>>>>
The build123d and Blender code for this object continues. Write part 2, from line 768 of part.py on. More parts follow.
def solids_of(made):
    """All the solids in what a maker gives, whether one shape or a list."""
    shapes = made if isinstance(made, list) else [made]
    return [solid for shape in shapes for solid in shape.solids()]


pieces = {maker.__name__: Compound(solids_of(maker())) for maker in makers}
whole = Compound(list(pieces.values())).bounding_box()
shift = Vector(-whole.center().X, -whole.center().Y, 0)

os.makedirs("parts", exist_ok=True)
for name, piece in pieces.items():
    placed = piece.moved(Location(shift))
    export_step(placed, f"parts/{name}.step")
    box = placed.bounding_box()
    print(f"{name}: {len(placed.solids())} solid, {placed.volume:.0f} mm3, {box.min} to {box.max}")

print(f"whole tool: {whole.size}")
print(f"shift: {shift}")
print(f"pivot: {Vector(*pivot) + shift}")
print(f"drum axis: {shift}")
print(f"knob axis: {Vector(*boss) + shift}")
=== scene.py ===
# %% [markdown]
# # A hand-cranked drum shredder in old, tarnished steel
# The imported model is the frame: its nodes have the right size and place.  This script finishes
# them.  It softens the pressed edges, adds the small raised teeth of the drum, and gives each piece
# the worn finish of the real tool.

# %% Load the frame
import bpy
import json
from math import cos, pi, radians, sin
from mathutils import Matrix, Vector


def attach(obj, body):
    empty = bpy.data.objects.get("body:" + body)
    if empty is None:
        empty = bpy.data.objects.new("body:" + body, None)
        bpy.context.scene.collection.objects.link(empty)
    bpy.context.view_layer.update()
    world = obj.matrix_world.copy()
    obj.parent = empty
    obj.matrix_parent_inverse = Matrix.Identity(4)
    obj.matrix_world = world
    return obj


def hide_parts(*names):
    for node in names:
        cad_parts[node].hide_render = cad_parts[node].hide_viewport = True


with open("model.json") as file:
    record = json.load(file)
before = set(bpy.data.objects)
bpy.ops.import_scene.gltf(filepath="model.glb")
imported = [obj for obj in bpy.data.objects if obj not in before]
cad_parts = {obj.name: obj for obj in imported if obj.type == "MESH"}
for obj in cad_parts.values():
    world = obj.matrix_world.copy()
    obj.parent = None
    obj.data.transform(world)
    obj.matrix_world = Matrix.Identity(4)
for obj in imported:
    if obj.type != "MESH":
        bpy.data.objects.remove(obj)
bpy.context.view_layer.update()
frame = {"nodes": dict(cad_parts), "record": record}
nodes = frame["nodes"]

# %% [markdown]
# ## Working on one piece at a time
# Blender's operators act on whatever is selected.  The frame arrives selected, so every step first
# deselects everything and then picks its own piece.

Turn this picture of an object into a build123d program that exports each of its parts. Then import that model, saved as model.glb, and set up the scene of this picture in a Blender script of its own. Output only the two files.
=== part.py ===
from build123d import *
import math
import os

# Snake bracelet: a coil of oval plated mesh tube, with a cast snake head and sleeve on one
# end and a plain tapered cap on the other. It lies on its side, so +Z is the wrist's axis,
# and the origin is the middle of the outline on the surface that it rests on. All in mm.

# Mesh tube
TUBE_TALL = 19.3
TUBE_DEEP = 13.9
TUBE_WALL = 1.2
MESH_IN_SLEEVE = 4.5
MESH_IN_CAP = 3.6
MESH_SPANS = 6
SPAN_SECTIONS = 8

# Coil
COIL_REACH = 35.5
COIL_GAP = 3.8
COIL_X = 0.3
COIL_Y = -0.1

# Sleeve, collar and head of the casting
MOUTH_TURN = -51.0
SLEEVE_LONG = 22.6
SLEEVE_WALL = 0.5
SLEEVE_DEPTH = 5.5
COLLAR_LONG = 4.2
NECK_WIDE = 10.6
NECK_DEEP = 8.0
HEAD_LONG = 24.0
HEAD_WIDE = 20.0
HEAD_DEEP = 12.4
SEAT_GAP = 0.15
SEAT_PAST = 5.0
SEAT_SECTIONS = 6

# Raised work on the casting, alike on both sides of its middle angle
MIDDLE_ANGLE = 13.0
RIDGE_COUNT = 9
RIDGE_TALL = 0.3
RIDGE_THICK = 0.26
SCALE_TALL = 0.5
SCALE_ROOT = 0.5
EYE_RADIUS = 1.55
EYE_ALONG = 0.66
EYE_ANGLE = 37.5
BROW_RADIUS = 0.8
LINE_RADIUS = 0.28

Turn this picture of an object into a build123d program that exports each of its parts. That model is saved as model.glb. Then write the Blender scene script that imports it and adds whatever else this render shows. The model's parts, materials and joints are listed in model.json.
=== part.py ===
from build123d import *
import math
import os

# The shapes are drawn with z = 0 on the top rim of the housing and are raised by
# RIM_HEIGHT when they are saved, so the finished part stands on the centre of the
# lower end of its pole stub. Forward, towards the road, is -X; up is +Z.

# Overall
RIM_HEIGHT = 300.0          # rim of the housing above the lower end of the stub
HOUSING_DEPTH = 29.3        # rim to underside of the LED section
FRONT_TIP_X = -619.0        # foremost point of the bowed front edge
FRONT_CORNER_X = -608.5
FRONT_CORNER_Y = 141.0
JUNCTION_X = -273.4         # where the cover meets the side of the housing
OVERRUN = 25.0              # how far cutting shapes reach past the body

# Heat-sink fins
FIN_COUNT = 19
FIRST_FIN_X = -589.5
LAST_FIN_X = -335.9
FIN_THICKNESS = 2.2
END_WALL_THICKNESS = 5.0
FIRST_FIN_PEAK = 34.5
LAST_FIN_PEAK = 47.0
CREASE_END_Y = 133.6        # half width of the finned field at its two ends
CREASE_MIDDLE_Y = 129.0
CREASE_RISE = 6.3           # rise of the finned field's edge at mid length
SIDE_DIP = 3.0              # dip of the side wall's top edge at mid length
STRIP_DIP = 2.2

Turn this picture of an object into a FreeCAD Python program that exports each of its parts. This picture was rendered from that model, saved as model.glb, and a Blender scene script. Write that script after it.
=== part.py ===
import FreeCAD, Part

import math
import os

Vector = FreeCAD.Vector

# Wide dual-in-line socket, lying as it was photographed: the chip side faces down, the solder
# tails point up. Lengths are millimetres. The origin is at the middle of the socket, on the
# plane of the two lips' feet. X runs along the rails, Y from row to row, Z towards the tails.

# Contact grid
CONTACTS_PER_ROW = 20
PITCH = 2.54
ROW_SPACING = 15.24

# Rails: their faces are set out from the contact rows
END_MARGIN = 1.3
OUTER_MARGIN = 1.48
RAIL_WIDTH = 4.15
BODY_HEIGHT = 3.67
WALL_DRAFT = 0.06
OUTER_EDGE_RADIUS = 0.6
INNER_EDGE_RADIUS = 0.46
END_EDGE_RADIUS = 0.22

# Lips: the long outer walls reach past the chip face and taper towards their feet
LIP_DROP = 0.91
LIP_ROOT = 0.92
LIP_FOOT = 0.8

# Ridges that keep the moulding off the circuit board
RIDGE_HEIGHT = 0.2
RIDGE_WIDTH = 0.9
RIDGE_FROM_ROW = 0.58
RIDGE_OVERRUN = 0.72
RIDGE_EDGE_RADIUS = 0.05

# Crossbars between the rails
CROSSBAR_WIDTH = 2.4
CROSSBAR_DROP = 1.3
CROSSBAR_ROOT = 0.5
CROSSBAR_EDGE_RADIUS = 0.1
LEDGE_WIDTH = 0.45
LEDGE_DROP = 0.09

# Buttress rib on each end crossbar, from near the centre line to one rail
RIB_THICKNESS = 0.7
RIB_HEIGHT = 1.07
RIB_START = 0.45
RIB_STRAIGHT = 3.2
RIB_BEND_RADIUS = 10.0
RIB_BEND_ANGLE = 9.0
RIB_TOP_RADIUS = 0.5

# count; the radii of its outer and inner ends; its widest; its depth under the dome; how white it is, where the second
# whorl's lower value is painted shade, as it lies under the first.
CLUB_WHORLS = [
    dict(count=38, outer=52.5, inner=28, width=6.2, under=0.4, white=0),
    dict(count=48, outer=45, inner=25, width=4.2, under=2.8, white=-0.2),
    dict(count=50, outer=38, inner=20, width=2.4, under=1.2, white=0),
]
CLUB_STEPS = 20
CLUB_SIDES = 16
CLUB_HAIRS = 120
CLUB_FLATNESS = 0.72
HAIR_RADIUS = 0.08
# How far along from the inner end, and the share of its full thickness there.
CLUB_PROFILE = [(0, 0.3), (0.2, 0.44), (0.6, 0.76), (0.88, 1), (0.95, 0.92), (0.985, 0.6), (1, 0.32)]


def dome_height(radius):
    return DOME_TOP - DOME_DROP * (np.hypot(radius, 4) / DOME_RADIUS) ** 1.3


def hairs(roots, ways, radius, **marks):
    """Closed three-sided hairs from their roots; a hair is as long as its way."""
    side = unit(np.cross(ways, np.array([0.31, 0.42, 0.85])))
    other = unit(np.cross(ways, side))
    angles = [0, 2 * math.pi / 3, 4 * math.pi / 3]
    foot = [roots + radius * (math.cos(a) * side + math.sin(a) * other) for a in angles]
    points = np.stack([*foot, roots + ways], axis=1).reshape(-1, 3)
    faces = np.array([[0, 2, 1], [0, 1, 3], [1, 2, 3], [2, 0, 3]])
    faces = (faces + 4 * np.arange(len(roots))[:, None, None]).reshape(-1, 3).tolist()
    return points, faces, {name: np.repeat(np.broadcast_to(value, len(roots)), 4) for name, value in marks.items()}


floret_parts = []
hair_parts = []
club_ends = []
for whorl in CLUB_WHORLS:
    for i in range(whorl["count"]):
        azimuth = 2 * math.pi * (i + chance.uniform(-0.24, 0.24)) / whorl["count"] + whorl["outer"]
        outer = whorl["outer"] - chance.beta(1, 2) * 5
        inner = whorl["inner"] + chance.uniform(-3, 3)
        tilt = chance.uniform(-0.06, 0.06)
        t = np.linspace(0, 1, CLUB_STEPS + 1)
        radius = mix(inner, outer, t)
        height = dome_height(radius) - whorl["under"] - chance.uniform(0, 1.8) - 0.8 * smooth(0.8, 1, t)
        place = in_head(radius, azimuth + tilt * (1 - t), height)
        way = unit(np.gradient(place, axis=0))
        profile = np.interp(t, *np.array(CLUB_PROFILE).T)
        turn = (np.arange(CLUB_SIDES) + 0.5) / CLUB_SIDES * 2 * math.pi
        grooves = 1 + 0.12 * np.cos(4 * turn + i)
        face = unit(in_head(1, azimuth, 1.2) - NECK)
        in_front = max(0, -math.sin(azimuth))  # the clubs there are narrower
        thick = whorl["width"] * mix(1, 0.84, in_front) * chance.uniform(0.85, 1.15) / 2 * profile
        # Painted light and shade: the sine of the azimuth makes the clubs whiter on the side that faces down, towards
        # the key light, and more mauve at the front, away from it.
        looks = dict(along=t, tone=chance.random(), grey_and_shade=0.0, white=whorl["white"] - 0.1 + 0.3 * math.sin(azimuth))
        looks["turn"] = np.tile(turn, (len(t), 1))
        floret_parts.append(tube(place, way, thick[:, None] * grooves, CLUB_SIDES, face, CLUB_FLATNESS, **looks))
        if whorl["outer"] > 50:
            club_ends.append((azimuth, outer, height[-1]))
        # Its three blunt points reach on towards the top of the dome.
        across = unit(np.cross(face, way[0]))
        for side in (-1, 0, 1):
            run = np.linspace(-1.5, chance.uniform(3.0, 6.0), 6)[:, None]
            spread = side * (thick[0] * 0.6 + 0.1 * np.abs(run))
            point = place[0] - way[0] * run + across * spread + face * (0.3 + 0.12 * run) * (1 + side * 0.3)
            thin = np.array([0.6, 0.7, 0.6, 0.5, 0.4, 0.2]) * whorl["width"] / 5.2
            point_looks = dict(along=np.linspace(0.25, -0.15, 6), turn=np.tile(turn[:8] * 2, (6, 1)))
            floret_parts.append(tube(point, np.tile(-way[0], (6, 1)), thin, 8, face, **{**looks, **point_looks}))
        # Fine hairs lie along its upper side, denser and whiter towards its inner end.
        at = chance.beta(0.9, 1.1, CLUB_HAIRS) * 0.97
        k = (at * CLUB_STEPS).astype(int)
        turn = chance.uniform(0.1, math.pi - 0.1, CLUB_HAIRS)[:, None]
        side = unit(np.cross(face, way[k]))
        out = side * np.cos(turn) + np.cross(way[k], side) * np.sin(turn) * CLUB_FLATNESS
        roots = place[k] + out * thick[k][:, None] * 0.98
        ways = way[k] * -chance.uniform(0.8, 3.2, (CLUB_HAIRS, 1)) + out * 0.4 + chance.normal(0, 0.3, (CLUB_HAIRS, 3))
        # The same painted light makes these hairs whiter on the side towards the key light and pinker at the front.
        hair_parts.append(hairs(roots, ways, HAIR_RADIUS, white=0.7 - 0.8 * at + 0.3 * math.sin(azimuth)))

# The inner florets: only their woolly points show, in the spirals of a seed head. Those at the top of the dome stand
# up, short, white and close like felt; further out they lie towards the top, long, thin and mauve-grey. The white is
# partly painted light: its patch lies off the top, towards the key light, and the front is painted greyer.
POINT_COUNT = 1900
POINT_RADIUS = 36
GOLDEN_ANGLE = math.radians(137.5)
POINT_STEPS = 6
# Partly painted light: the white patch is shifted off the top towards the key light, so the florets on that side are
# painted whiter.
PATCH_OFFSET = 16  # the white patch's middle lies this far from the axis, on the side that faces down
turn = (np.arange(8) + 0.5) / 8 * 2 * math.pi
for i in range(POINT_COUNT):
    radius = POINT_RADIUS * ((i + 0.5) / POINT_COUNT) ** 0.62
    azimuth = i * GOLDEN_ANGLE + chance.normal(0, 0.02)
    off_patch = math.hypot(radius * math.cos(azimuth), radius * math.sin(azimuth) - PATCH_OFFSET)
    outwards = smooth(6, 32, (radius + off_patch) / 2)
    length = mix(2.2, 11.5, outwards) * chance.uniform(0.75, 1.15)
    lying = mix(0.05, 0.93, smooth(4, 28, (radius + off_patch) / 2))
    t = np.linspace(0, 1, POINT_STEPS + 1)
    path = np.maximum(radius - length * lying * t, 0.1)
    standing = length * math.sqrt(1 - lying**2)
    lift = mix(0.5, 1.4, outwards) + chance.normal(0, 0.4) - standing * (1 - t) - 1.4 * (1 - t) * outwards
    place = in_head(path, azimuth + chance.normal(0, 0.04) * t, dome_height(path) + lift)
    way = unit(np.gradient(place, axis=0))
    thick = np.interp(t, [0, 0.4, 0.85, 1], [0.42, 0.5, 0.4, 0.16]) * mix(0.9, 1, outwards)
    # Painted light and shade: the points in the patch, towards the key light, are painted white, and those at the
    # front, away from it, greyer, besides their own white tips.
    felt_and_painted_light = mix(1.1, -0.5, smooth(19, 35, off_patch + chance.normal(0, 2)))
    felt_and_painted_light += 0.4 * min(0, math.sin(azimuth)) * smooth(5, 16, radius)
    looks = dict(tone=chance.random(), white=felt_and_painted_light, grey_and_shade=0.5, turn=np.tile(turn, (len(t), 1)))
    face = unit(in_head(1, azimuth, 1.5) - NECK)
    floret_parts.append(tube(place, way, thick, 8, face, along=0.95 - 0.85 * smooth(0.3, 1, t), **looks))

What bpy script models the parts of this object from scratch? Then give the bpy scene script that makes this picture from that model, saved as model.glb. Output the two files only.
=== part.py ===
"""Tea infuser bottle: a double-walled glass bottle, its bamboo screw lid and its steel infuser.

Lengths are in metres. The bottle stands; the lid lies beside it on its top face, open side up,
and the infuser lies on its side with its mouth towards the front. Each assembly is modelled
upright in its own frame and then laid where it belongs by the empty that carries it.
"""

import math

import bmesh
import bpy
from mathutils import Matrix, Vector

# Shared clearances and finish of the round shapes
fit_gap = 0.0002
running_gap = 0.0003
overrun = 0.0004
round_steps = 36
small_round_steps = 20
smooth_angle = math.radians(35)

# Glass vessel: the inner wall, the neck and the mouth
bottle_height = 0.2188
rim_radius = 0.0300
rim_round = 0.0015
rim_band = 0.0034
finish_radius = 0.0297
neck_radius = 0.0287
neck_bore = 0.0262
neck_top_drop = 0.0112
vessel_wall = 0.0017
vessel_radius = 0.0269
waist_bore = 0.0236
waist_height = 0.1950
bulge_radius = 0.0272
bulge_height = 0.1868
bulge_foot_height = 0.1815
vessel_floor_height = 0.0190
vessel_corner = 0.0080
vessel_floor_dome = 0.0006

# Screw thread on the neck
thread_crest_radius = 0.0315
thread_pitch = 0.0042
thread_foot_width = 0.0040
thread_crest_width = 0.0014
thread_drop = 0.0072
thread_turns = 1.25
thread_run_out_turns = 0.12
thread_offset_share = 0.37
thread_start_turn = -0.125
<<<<
_PROBLEM REQUIREMENTS_: Using the data above, transcribe the lines that run from the line with "whole = Compound(list(pieces.values())).bounding_box()" to the line with "in imported if", both ends kept, and output nothing else.

_FULL OUTPUT_:
whole = Compound(list(pieces.values())).bounding_box()
shift = Vector(-whole.center().X, -whole.center().Y, 0)

os.makedirs("parts", exist_ok=True)
for name, piece in pieces.items():
    placed = piece.moved(Location(shift))
    export_step(placed, f"parts/{name}.step")
    box = placed.bounding_box()
    print(f"{name}: {len(placed.solids())} solid, {placed.volume:.0f} mm3, {box.min} to {box.max}")

print(f"whole tool: {whole.size}")
print(f"shift: {shift}")
print(f"pivot: {Vector(*pivot) + shift}")
print(f"drum axis: {shift}")
print(f"knob axis: {Vector(*boss) + shift}")
=== scene.py ===
# %% [markdown]
# # A hand-cranked drum shredder in old, tarnished steel
# The imported model is the frame: its nodes have the right size and place.  This script finishes
# them.  It softens the pressed edges, adds the small raised teeth of the drum, and gives each piece
# the worn finish of the real tool.

# %% Load the frame
import bpy
import json
from math import cos, pi, radians, sin
from mathutils import Matrix, Vector


def attach(obj, body):
    empty = bpy.data.objects.get("body:" + body)
    if empty is None:
        empty = bpy.data.objects.new("body:" + body, None)
        bpy.context.scene.collection.objects.link(empty)
    bpy.context.view_layer.update()
    world = obj.matrix_world.copy()
    obj.parent = empty
    obj.matrix_parent_inverse = Matrix.Identity(4)
    obj.matrix_world = world
    return obj


def hide_parts(*names):
    for node in names:
        cad_parts[node].hide_render = cad_parts[node].hide_viewport = True


with open("model.json") as file:
    record = json.load(file)
before = set(bpy.data.objects)
bpy.ops.import_scene.gltf(filepath="model.glb")
imported = [obj for obj in bpy.data.objects if obj not in before]
cad_parts = {obj.name: obj for obj in imported if obj.type == "MESH"}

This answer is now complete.